For applications in which a recombinant protein is to be expressed and then isolated from the host plant, e.g., a pharmaceutical compound, the composition of the invention is preferably applied to the plant by rubbing or spraying. For example, the contacted area of the plant may be such that only foliage of the plant is exposed to the composition, for example, plants such as tubers whose foliage has no commercial value. Once the protein is expressed in the plant, the recombinant protein(s) can be isolated and/or purified from the plant or its tissues.
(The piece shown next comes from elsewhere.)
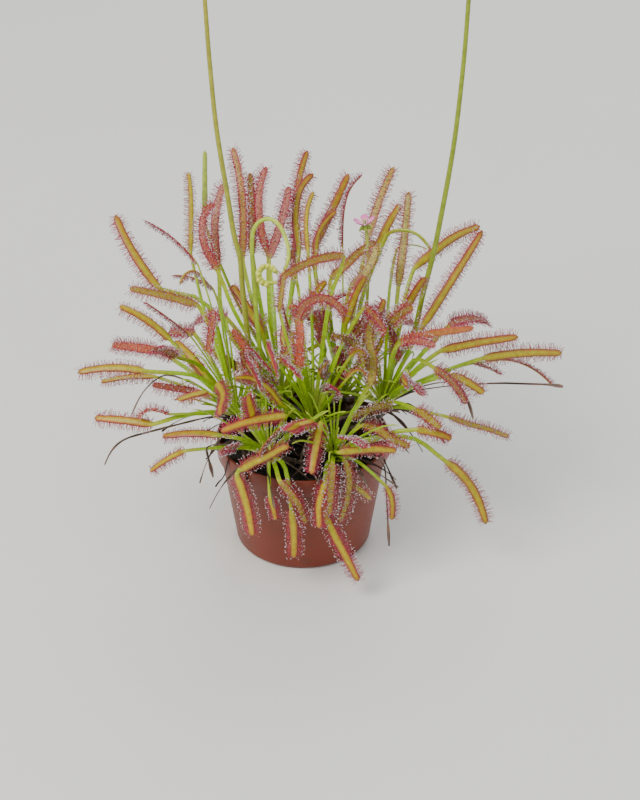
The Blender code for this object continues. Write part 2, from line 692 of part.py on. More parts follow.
def scape_bodies(name):
    """The stalk and its buds, which all stand on the outer side of its curled end."""
    line = scape_line(name)
    ways = np.gradient(line, axis=0)
    ways[0] = ways[1] = (0, 0, 1)
    rings = []
    for k in thinned(line):
        radius = SCAPE_RADIUS * (1.0 - SCAPE_TAPER * k / (len(line) - 1))
        rings.append(ring_at(line[k], unit(ways[k]), radius, SCAPE_SIDES))
    stalk = lofted(rings)
    count, part = BUDS[name]
    buds = []
    for k in range(count):
        where = (1 - part * k / max(1, count - 1)) * (len(line) - 1)
        low = min(int(where), len(line) - 2)
        place = line[low] + (where - low) * (line[low + 1] - line[low])
        way = unit(line[low + 1] - line[low])
        bend = line[max(0, low - 2)] + line[min(len(line) - 1, low + 3)] - 2 * line[low]
        outer = -bend + way * np.dot(bend, way)
        outer = unit(outer + 1e-6) if np.linalg.norm(outer) > 1e-3 else TOWARD_EYE
        across = np.cross(way, outer)
        lean = 0.75 if k % 2 else -0.75
        aim = unit(outer + across * lean + way * 0.5)
        size = BUD_LENGTH * (0.65 + 0.35 * k / max(1, count - 1))
        buds.append(bud_body(place, aim, size))
    return stalk, buds


def revolve(profile, sides):
    """Rings of points turned round the upright axis from an outline of (radius, height) pairs."""
    rings = []
    for radius, height in profile:
        rings.append([(radius * math.cos(a), radius * math.sin(a), height)
                      for a in (2 * math.pi * k / sides for k in range(sides))])
    return rings


def pot_object():
    """The pot, turned from its outline, with drain holes round a solid middle."""
    inner_base = BASE_RADIUS - WALL
    lip_foot = POT_HEIGHT - LIP_DEPTH
    outline = []
    for k in range(4):
        a = math.pi / 2 * k / 3
        outline.append((BASE_RADIUS - BASE_ROUNDING + BASE_ROUNDING * math.sin(a),
                        BASE_ROUNDING - BASE_ROUNDING * math.cos(a)))
    outline += [
        (WALL_TOP_RADIUS, lip_foot), (LIP_RADIUS - 0.6, lip_foot + 0.4), (LIP_RADIUS, lip_foot + 1.2),
        (LIP_RADIUS, POT_HEIGHT - 1.0), (LIP_RADIUS - 0.6, POT_HEIGHT), (LIP_RADIUS - WALL, POT_HEIGHT),
        (LIP_RADIUS - WALL, lip_foot + 1.5), (WALL_TOP_RADIUS - WALL, lip_foot - 0.6),
        (inner_base + 0.1, WALL + BASE_ROUNDING * 0.7), (inner_base - 2.2, WALL),
    ]
    rings = revolve(outline, POT_SIDES)
    vertices = [v for ring in rings for v in ring]
    faces = []
    for k in range(len(rings) - 1):
        for i in range(POT_SIDES):
            a = k * POT_SIDES + i
            b = k * POT_SIDES + (i + 1) % POT_SIDES
            faces.append((a, b, b + POT_SIDES, a + POT_SIDES))
    faces.append(list(range(POT_SIDES))[::-1])
    last = (len(rings) - 1) * POT_SIDES
    faces.append([last + i for i in range(POT_SIDES)])
    pot = mesh_object("pot", vertices, faces)
    drains = bpy.data.collections.new("drains")
    for k in range(DRAIN_HOLES):
        a = 2 * math.pi * (k + 0.5) / DRAIN_HOLES
        middle = np.array((DRAIN_CIRCLE * math.cos(a), DRAIN_CIRCLE * math.sin(a), 0.0))
        up = np.array((0, 0, 1.0))
        cutter = mesh_object(f"drain_{k}", *lofted([
            ring_at(middle - up * 2, up, DRAIN_RADIUS, DRAIN_SIDES),
            ring_at(middle + up * 4, up, DRAIN_RADIUS, DRAIN_SIDES)]))
        bpy.context.scene.collection.objects.unlink(cutter)
        drains.objects.link(cutter)
    cut_all(pot, drains)
    pot.data.shade_smooth()
    pot.data.set_sharp_from_angle(angle=math.radians(35))
    pot.data.materials.append(finish("plastic", (0.22, 0.052, 0.032), 0.45))


def cut_all(piece, cutters):
    """Cuts a collection of closed bodies out of a piece and removes them."""
    cut = piece.modifiers.new("cut", "BOOLEAN")
    cut.operation = "DIFFERENCE"
    cut.operand_type = "COLLECTION"
    cut.collection = cutters
    cut.solver = "EXACT"
    bpy.context.view_layer.update()
    done = bpy.data.meshes.new_from_object(piece.evaluated_get(bpy.context.evaluated_depsgraph_get()))
    piece.modifiers.clear()
    piece.data = done
    for cutter in list(cutters.objects):
        bpy.data.objects.remove(cutter, do_unlink=True)
    bpy.data.collections.remove(cutters)


def peat_height(x, y):
    """The lumpy top of the peat, a little higher in the middle."""
    lumps = math.sin(0.47 * x + 1.3) * math.sin(0.53 * y + 0.4) + 0.6 * math.sin(0.91 * x - 0.7 * y)
    mound = 1 - (x * x + y * y) / WALL_TOP_RADIUS**2
    return PEAT_LEVEL + PEAT_CROWN * mound + PEAT_LUMP * 0.6 * lumps


def soil_object():
    """The peat, which fills the pot to just under the rim, with a plain hole for every stem."""
    lip_foot = POT_HEIGHT - LIP_DEPTH
    inner_base = BASE_RADIUS - WALL
    wall = [
        (inner_base - 2.6, WALL + GAP), (inner_base - 0.2 - GAP, WALL + BASE_ROUNDING * 0.7 + GAP),
        (WALL_TOP_RADIUS - WALL - GAP, lip_foot - 0.6),
    ]
    rings = revolve(wall, PEAT_SIDES)
    top_radius = WALL_TOP_RADIUS - WALL - GAP
    for k in range(PEAT_RINGS):
        radius = top_radius * (1 - k / PEAT_RINGS)
        ring = []
        for i in range(PEAT_SIDES):
            a = 2 * math.pi * i / PEAT_SIDES
            x, y = radius * math.cos(a), radius * math.sin(a)
            ring.append((x, y, peat_height(x, y)))
        rings.append(ring)
    vertices, faces = lofted(rings, (0.0, 0.0, peat_height(0.0, 0.0)))
    soil = mesh_object("soil", vertices, faces)
    holes = bpy.data.collections.new("holes")
    stands = [(foot, STEM_FOOT_RADIUS, STEM_SIDES) for foot, _ in CROWNS.values()]
    stands += [(scape_line(name)[0][:2], SCAPE_RADIUS, SCAPE_SIDES) for name in SCAPES]
    for k, (foot, radius, sides) in enumerate(stands):
        bottom = np.array((foot[0], foot[1], PEAT_LEVEL - STEM_BURIED - GAP))
        up = np.array((0, 0, 1.0))
        wide = radius + GAP / math.cos(math.pi / sides)
        cutter = mesh_object(f"hole_{k}", *lofted([
            ring_at(bottom, up, wide, sides), ring_at(bottom + up * (STEM_BURIED + 8), up, wide, sides)]))
        bpy.context.scene.collection.objects.unlink(cutter)
        holes.objects.link(cutter)
    cut_all(soil, holes)
    soil.data.materials.clear()
    soil.data.materials.append(finish("peat", (0.018, 0.013, 0.01), 0.95))


def flower_bodies():
    """The calyx with its ovary, which belong to the stalk, and the petals on a ring round the ovary."""
    line = scape_line("scape_flower")
    top = line[-1]
    way = unit(unit(line[-1] - line[-2]) + 0.5 * TOWARD_EYE)
    across = unit(np.cross(way, (1.0, 0.0, 0.0)))
    other = np.cross(way, across)
    cups = [ring_at(top + way * height, way, radius, CALYX_SIDES) for height, radius in CALYX_OUTLINE]
    calyx = lofted(cups, top + way * OVARY_TIP)
    sepals = []
    for k in range(PETALS):
        a = 2 * math.pi * (k + 0.5) / PETALS
        out = across * math.cos(a) + other * math.sin(a)
        side = np.cross(way, out)
        base = top + way * 1.2 + out * 1.1
        thick = way * SEPAL_THICKNESS
        rings = []
        for along, half in SEPAL_OUTLINE:
            place = base + (out * 0.75 - way * 0.35) * along
            rings.append((place + side * half, place - side * half, place - side * half - thick,
                          place + side * half - thick))
        sepals.append(lofted(rings, base + (out * 0.75 - way * 0.5) * SEPAL_LENGTH))
    floor = top + way * (CALYX_TOP + GAP)
    sides = PETAL_RING_SIDES
    turns = [2 * math.pi * k / sides for k in range(sides)]
    inner = [floor + PETAL_RING_INNER * (across * math.cos(a) + other * math.sin(a)) for a in turns]
    outer = [floor + PETAL_RING_OUTER * (across * math.cos(a) + other * math.sin(a)) for a in turns]
    raised = way * PETAL_RING_HEIGHT
    vertices = inner + outer + [v + raised for v in outer] + [v + raised for v in inner]
    faces = []
    for ring in range(4):
        for i in range(sides):
            a = ring * sides + i
            b = ring * sides + (i + 1) % sides
            c = (ring + 1) % 4 * sides + (i + 1) % sides
            d = (ring + 1) % 4 * sides + i
            faces.append((a, b, c, d))
    petals = []
    for k in range(PETALS):
        a = 2 * math.pi * k / PETALS
        out = across * math.cos(a) + other * math.sin(a)
        side = np.cross(way, out)
        aim = unit(out + way * PETAL_RISE)
        base = floor + way * 0.1 + out * PETAL_CLAW_RADIUS
        rings = []
        for along, share in PETAL_OUTLINE:
            place = base + aim * PETAL_LENGTH * along
            half = side * PETAL_WIDTH / 2 * share
            thick = way * PETAL_THICKNESS
            rings.append((place + half, place - half, place - half + thick, place + half + thick))
        petals.append(lofted([ring[::-1] for ring in rings]))
    return (calyx, sepals), ((vertices, faces), petals)


def outward(body):
    """The same closed body with its faces out, told by the sign of its volume."""
    vertices, faces = body
    points = np.array(vertices)
    volume = 0.0
    for face in faces:
        for i in range(1, len(face) - 1):
            volume += np.dot(points[face[0]], np.cross(points[face[i]], points[face[i + 1]]))
    if volume < 0:
        faces = [tuple(face)[::-1] for face in faces]
    return vertices, faces


leaf_green = finish("leaf", (0.28, 0.30, 0.03), 0.4)
stalk_green = finish("stalk", (0.33, 0.24, 0.06), 0.4)
petal_pink = finish("petal", (0.75, 0.25, 0.45), 0.5)

all_leaves = leaf_lines()
standing = []
for rosette, (foot_place, head_place) in CROWNS.items():
    stem = smooth_line([(*foot_place, PEAT_LEVEL), (*foot_place, PEAT_LEVEL + 4), head_place], 8)
    standing.append((rosette, stem, STEM_HEAD_RADIUS + 0.5))
for stalk_name in SCAPES:
    route = scape_line(stalk_name)
    run_count = max(12, int(np.linalg.norm(np.diff(route, axis=0), axis=1).sum() / 4))
    standing.append((stalk_name, smooth_line(route, run_count), SCAPE_ROOM))
make_room(all_leaves, standing)

pot_object()
soil_object()

for rosette, (foot_place, head_place) in CROWNS.items():
    stem_vertices, stem_faces = stem_body(np.array((*foot_place, PEAT_LEVEL), dtype=float),
                                          np.array(head_place, dtype=float))
    rosette_object = mesh_object(rosette, *outward((stem_vertices, stem_faces)))
    own_leaves = [outward(leaf_solid(leaf)) for leaf in all_leaves if leaf["owner"] == rosette]
    fuse(rosette, own_leaves, rosette_object)
    rosette_object.data.materials.clear()
    rosette_object.data.materials.append(leaf_green)

(calyx_body, sepal_bodies), (petal_ring, petal_bodies) = flower_bodies()
for stalk_name in SCAPES:
    stalk_body, bud_bodies = scape_bodies(stalk_name)
    if stalk_name == "scape_flower":
        bud_bodies = [calyx_body] + sepal_bodies
    scape_object = mesh_object(stalk_name, *outward(stalk_body))
    fuse(stalk_name, [outward(body) for body in bud_bodies], scape_object)
    scape_object.data.materials.clear()
    scape_object.data.materials.append(stalk_green)

petals_object = mesh_object("flower_petals", *outward(petal_ring))
fuse("flower_petals", [outward(body) for body in petal_bodies], petals_object)
petals_object.data.materials.clear()
petals_object.data.materials.append(petal_pink)
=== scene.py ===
"""The looks of a clump of Cape sundew in its nursery pot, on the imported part.

Lengths are in millimetres until a mesh is made.
"""

import json
import math

import bpy
import numpy as np
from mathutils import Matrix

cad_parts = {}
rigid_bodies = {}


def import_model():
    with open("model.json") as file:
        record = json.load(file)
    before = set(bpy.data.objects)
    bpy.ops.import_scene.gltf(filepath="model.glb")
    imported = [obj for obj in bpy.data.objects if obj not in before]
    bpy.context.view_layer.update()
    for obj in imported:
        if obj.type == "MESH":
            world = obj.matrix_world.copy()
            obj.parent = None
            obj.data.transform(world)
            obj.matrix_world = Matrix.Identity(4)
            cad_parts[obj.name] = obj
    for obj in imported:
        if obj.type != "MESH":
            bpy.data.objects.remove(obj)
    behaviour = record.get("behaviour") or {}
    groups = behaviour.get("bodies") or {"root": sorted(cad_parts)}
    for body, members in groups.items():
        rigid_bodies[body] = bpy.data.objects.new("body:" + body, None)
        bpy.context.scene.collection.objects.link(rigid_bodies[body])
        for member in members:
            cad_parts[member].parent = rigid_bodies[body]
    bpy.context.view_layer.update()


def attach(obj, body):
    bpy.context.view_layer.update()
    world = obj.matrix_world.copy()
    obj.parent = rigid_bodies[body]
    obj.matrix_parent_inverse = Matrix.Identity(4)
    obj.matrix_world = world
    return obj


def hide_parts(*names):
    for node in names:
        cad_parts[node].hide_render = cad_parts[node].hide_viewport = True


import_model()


# Table, light and camera
# The pot stands on a plain pale table top under soft boxes. It is looked at from the front: the
# eye is 1.39 m from the pot's foot and 35 degrees above the table.
MM = 0.001
TABLE_SIDE = 9000.0
LAMINATE = "#E9E8E4"
EYE_DISTANCE = 1390.0
EYE_ABOVE = 35.1
EYE_DOWN = 32.22
EYE_TURN = 0.445
LENS = 117.0
# Each soft box: its place, its width, its power and the tint of its light
SOFT_BOXES = {
    "key_box": ((-900, -800, 1500), 1000, 34, "#FFFBF2"),
    "fill_box": ((1200, -700, 900), 1200, 6, "#F2F7FF"),
    "back_box": ((300, 1400, 1300), 1000, 12, "#FFFFFF"),
}
LIT_POINT = np.array((0.0, 0.0, 100.0))
ROOM_TINT = "#EDF1F4"
ROOM_LIGHT = 0.62


def colour(code):
    """A linear colour from its sRGB hex code."""
    shares = [int(code[i:i + 2], 16) / 255 for i in (1, 3, 5)]
    return tuple(s / 12.92 if s <= 0.04045 else ((s + 0.055) / 1.055)**2.4 for s in shares)


def material(name, base, roughness, ior=1.5):
    """A new material with its shader's own values set, and its node tree."""
    new = bpy.data.materials.new(name)
    new.use_nodes = True
    shader = new.node_tree.nodes["Principled BSDF"]
    shader.inputs["Base Color"].default_value = (*colour(base), 1.0)
    shader.inputs["Roughness"].default_value = roughness
    shader.inputs["IOR"].default_value = ior
    return new, new.node_tree, shader


def add_node(tree, kind, settings, links):
    """A node with its settings, of an input or of its own, and with what feeds its inputs."""
    node = tree.nodes.new(kind)
    for key, value in settings.items():
        if isinstance(key, int) or key in node.inputs:
            node.inputs[key].default_value = value
        else:
            setattr(node, key, value)
    for key, source in links.items():
        tree.links.new(source, node.inputs[key])
    return node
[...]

Also provided is a method of expressing a preselected nucleic acid molecule in a host cell or host. The method comprises contacting a host cell or host with an amount of a composition of the invention. Preferred compositions include recombinant virus, isolated virion RNAs, in vitro-prepared RNA transcripts, or any combination thereof. Then the expression of the gene of interest is detected or determined. Hence, the invention further provides a transgenic host, the genome of which is augmented with the vector of the invention.
Preferred plant hosts for the gene transfer vectors and compositions of the invention include transgenic and non-transgenic monocots and dicots, e.g., Brassica, sweet corn, cucumber, barley, chenopodium, e.g., Chenopodium hybridum, cowpea, tobacco and Nicotiana benthamiana and the like. Preferably, the plant host is susceptible to Nodavirus infection.